High Lead Levels Remain Due to Bone Storage

Lead that is in the blood is only a fraction of the lead that is in a person’s body. That lead also collects in a person’s bones has been known since before the 1940s when x-rays were able to detect lead deposits in bone (Warren, 2001, p. 14). In fact, 95% of the lead not immediately excreted is retained in the bones (Warren, 2001, p. 15-16). It was incorrectly assumed in the late nineteenth century into the turn of the century that lead in bones stayed safely in the bones (Warren, 2001, p. 10), when in fact certain metabolic changes can cause lead from bones to return into other areas of the body (Warren, 2001, p. 16).

One problem with remediation and lead bone deposits is that lead levels in the bloodstream can lower after remediation and then end up rising again. This can be due to incomplete remediation, but it can also be due to the lead from bone deposits. Researchers Roberto Gwiazda, Carla Campbell, and Donald Smith pioneered a method of estimating, without huge risk to the patient, the amount of lead from bones that is responsible for the rise in blood lead levels post-remediation (2005, p. 104). They did this by using isotropic analysis of lead ratios in blood and feces pre and post intervention to determine where the lead is coming from postintervention (Ibid). This was managed by clever deduction of the lead isotropic ratios present and influx and efflux, and does rely on underlying assumptions such as the lead isotropic levels in the bones not changing between time points and that feces lead levels can be used as an approximator of lead consumed (Gwiazda et al., 2005, p. 105). (Recall from Warren pg 15 that lead consumed is either excreted immediately or put straight into the bones.)

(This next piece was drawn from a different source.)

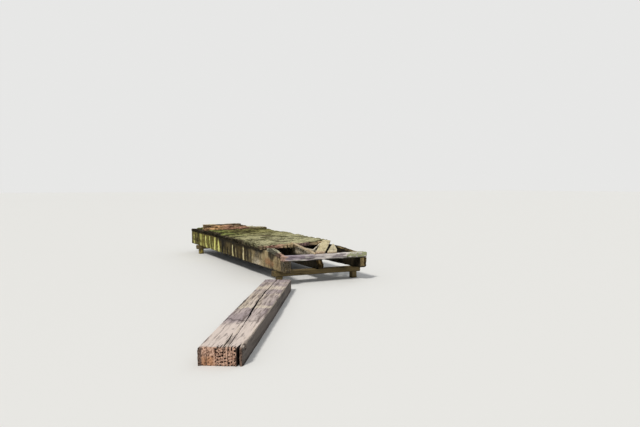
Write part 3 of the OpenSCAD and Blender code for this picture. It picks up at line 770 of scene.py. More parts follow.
along, side = (0, 1, 0), (1, 0, 0)
for number, node in enumerate(deck_nodes):
    at_break = number >= 19
    cells = (0.01, 0.0095, 0.0085) if at_break else (0.014, 0.0135, 0.0125)
    piece, points, facing, arris = fine_mesh(node, "worn", along, side, cells)
    seed = 101 + 3 * number
    low, high = (np.array(corner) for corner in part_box(node))
    x, y = points[:, 0] - girder_end, points[:, 1] - girder_face
    flat = np.stack([x, y, np.zeros(len(x))], 1)
    top = ramp(0.25, 0.8, facing[:, 2]) * ramp(deck_low, deck_low + 0.035, points[:, 2])
    rim = ramp(deck_low + 0.015, deck_high - 0.01, points[:, 2])
    behind = behind_break(x, y)
    # The rotten left ends crumble away in pits, most of all over the first half of the span
    zone = (
        0.075 + 0.1 * ramp(-3.0, -5.6, x) + 0.07 * drift(flat * [6, 5, 1], 91)
        + 0.03 * drift(flat * [17, 14, 1], 92)
    )
    rotten = ramp(zone + 0.05, zone - 0.03, y) * ramp(-1.95, -2.4, x)
    # The crust swells in cushions with creases between them, and sinks in over the joints
    cushion = (
        1.25 * np.abs(drift(flat * [9, 6.2, 1], 95)) + 0.62 * np.abs(drift(flat * [23, 16, 1], 96))
    )
    cushion = np.clip(cushion + 0.13 * drift(flat * [52, 40, 1], 97), 0, 1)
    growth = drift(flat * [2.3, 1.3, 1], 98) + 0.45 * drift(flat * [8, 5, 1], 89)
    cover = 0.2 + 0.8 * ramp(-1.1, -0.45, growth)
    from_joint = points[:, 0] - low[0]
    if number < 18:
        from_joint = np.minimum(from_joint, high[0] - points[:, 0])
    joint = 0.5 + 0.5 * ramp(-0.5, 0.5, drift(flat * [4, 3.1, 1], 90))
    joint *= ramp(0.026, 0.003, from_joint)
    # It ends in a ragged front a little behind the broken edge
    fringe = 0.5 + drift(flat * [1, 7, 1], 93) + 0.5 * drift(flat * [1, 19, 1], 94)
    front = 0.004 + 0.042 * np.clip(fringe, 0, 1) + 0.035 * np.exp(-(((y - 0.62) / 0.24) ** 2))
    settled = ramp(front - 0.012, front + 0.028, behind) if at_break else 1.0
    under_sleeper = ramp(sleeper_high[0] + 0.05, sleeper_high[0] - 0.02, points[:, 0])
    under_sleeper *= ramp(sleeper_low[0] - 0.05, sleeper_low[0] + 0.02, points[:, 0])
    run, over = fallen_place(points[:, 0], points[:, 1])
    by_board = ramp(0.04, 0.01, np.maximum(np.abs(over - 0.05) - 0.13, run - 1.64))
    run, over = fallen_place(points[:, 0], points[:, 1], lath_foot, lath_turn)
    by_lath = ramp(0.03, 0.0, np.maximum(np.abs(over - 0.015) - 0.02, run - 1.3))
    settled = settled * (1 - np.maximum(by_board, by_lath))
    crust_here = cover * settled * (1 - joint * 0.85) * (1 - rotten) * (1 - under_sleeper)
    lip = ramp(0.16, -0.03, y) * ramp(-2.3, -1.9, x)
    swell = crust_here * rim * ramp(0.1, 0.6, facing[:, 2])
    swell *= 0.009 + 0.021 * cushion + 0.004 * lip
    hanging = ramp(0.6, 0.25, drift(points * [9, 9, 14], 88)) * ramp(-1.1, -1.28, x)
    moss_mask = crust_here * top + (1 - top) * (rim * lip * hanging - 0.3 * (1 - lip))
    pits = bits(points * [24, 20, 24], 99, 0.25)
    pits += 0.6 * np.clip(drift(points * [52, 44, 50], 87), 0, 1)
    sunk = rotten * (0.008 + 0.026 * pits) * ramp(deck_low + 0.002, deck_low + 0.02, points[:, 2])
    sunk = sunk * (1 - under_sleeper)
    fibres = drifts(points, ((62, 4, 62), seed, 0.0022), ((26, 2, 26), seed + 1, 0.0028))
    # The broken ends are fibrous: each fibre stops at its own length
    tear = drifts(points, ((6, 16, 70), seed + 2, 0.02), ((9, 60, 90), 86, 0.01))
    tear *= ramp(0.075, 0.0, behind)
    end_face = ramp(0.4, 0.9, np.abs(facing[:, 1]))
    ends = drifts(points, ((34, 5, 48), seed + 3, 0.012), ((70, 9, 85), 85, 0.006))
    chips = bits(points * [12, 9, 12], 84, 0.2)
    worn = arris * (0.002 + 0.005 * chips)
    seat = ramp(0.7, 0.95, -facing[:, 2])
    push = swell - sunk + (fibres - 0.0015) * (1 - seat) - worn * (1 - 0.6 * seat)
    points += facing * push[:, None]
    points[:, 0] += tear * (1 - seat)
    points[:, 1] += ends * end_face
    settle(piece, points, along, side, 21 + number, (0.02, -0.03))
    keep_masks(piece, cushion=cushion * (1 - joint))
    shade = 0.52 + 0.18 * drift(flat * [2.4, 3.4, 1], 110) + 0.4 * drift(flat * [8.3, 6.1, 1], 111)
    shade = shade + 0.34 * drift(flat * [19, 11, 1], 117)
    shade = shade + 0.46 * drift(flat * [0.001, 1.1, 1] + [number, 0, 0], 112)
    keep_masks(
        piece,
        shade=shade - 0.1 * ramp(-3.2, -4.6, x) + 0.06 * ramp(-2.6, -1.6, x),
        moss=moss_mask,
    )
    torn_here = ramp(0.16, 0.05, behind - 0.6 * front) * ramp(-0.04, 0.3, 1 - top * settled)
    lip_side = ramp(0.05, -0.02, y) * (x > -2.5) * (1 - top)
    keep_masks(piece, torn=np.maximum(torn_here * at_break * ramp(-0.05, 0.16, y), 0.35 * lip_side))
    shift = 0.1 * drift(points * [4, 5, 26], 83)
    reddish = 0.62 + 0.6 * drift(points * [22, 8, 44], 116)
    keep_masks(
        piece,
        reddish=reddish * ramp(0.56, 0.42, y + shift) * ramp(0.0, 0.12, y),
        purple=ramp(0.8, 0.92, y + shift) * ramp(1.3, 1.12, y + shift) + 0.35 * ramp(0.2, 0.02, y),
        pale=ramp(-4.6, -1.6, x + 0.5 * y) + 0.7 * lip,
        green=0.8 * ramp(-3.1, -4.2, x) * ramp(0.62, 0.22, y + 0.22 * drift(flat * [3, 3, 1], 82)),
    )
    # Painted shade: on the undersides, on the sides of the boards in the gaps between them, and on
    # the lower part of the board ends near the broken edge, under the overhang of the crusted lip.
    # The left end faces below the top are dark from rot, and painted shade.
    shaded_underside = ramp(0.2, 0.8, -facing[:, 2])
    shaded_board_side = ramp(0.5, 0.9, np.abs(facing[:, 0])) * ramp(0.05, 0.09, behind)
    by_lip = x > -2.3
    lip_edge = ramp(0.05, 0.015, y + 0.03 * drift(flat * [11, 11, 1], 113)) * ramp(-1.0, -1.2, x)
    lip_foot_shade = ramp(0.6, 0.32, (points[:, 2] - deck_low) / (deck_high - deck_low))
    lip_pits = ramp(0.12, 0.34, drift(points * [19, 19, 24], 114) + 0.4 * drift(points * 47, 115))
    below_top = ramp(0.02, -0.02, points[:, 2] - deck_high + 0.01 * drift(points * 30, 80))
    keep_masks(
        piece,
        damp=most(
            rotten * (0.8 + 0.45 * drift(points * [16, 12, 20], 81)),
            0.8 * shaded_underside,
            0.8 * shaded_board_side,
            0.55 * joint * top,
            0.92 * (x < -2.2) * end_face * below_top,
            0.94 * by_lip * end_face * lip_foot_shade,
            0.92 * by_lip * end_face * lip_pits,
            0.4 * by_lip * lip_edge,
            0.6 * under_sleeper,
        ),
    )
    dress(piece, deck_wood, node)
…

One large drawback is that this only works if the isotropic influx and efflux ratios are notably different (Ibid). Due to that problem, only three cases were analyzed in the study, so the results are highly preliminary (Gwiazda et al., 2005, p. 107). The researchers found that in all three of their cases the majority of the lead in the blood after remediation was from the bones (Gwiazda et al., 2005, p. 108). They therefore concluded that any remediation efforts need to be followed up on many months later to allow for the lead to buffer out of the bones of patients (Gwiazda et al., 2005, p. 109). This study supports the wide-ranging effects of the work of Dr. Carol Angle and Dr. Matilda McIntire by further examining how lead can affect the body once a person is exposed, as they began working on in the 1970s with their studies on blood enzymes, as seen in previous pages.

These study findings, if substantiated by more results in the future, help to explain a troubling phenomenon with remediation that has occurred for decades. Researchers have continuously been finding that lead levels in children do not lower as expected after remediation. In the 1980s, Julian Chisolm and colleagues experienced this with preschool children in Baltimore, finding that “‘Children’s PbB [blood lead] reequilibriated with their new level of environmental lead exposure…after approximately three months’” (as cited by Markowitz and Rozner, 2013, p. 129). In fact, a later study with Chisolm and colleague Mark Farfel in the 1990s found that some lead abatement practices actually increased children’s blood lead levels after six months (Markowitz and Rozner, 2013, p. 148). If the results of the Gwiazda et al. study hold up however, it is possible that the troubles of Chisolm, Farfel, and countless others with lead abatement are that children’s lead levels rose due to their bone’s lead leaching out not due to lead from their environment leaching in. This would have to be studied on a longer time scale in order to verify it, however. This would be happy news for defenders of lead remediation in that it means that some of these techniques may have worked long-term all along, but unfortunate for those who oppose primary prevention as it shows how integral to the body lead becomes once a person has been exposed.

Gwiazda, R., Campbell, C., & Smith, D. (2005). A Noninvasive Isotopic Approach to Estimate the Bone Lead Contribution to Blood in Children: Implications for Assessing the Efficacy of Lead Abatement. Environmental Health Perspectives, 113(1), 104-110. https://doi.org/10.1289/ehp.7241

Markowitz, G. E., & Rosner, D. (2013). Milbank Memorial Fund(Eds.), Lead wars the politics of science and the fate of America's children. Berkeley: University of California Press; New York : Milbank Memorial Fund.

Warren, C. (2001). Brush with Death: A Social History of Lead Poisoning. Baltimore: Johns Hopkins University Press.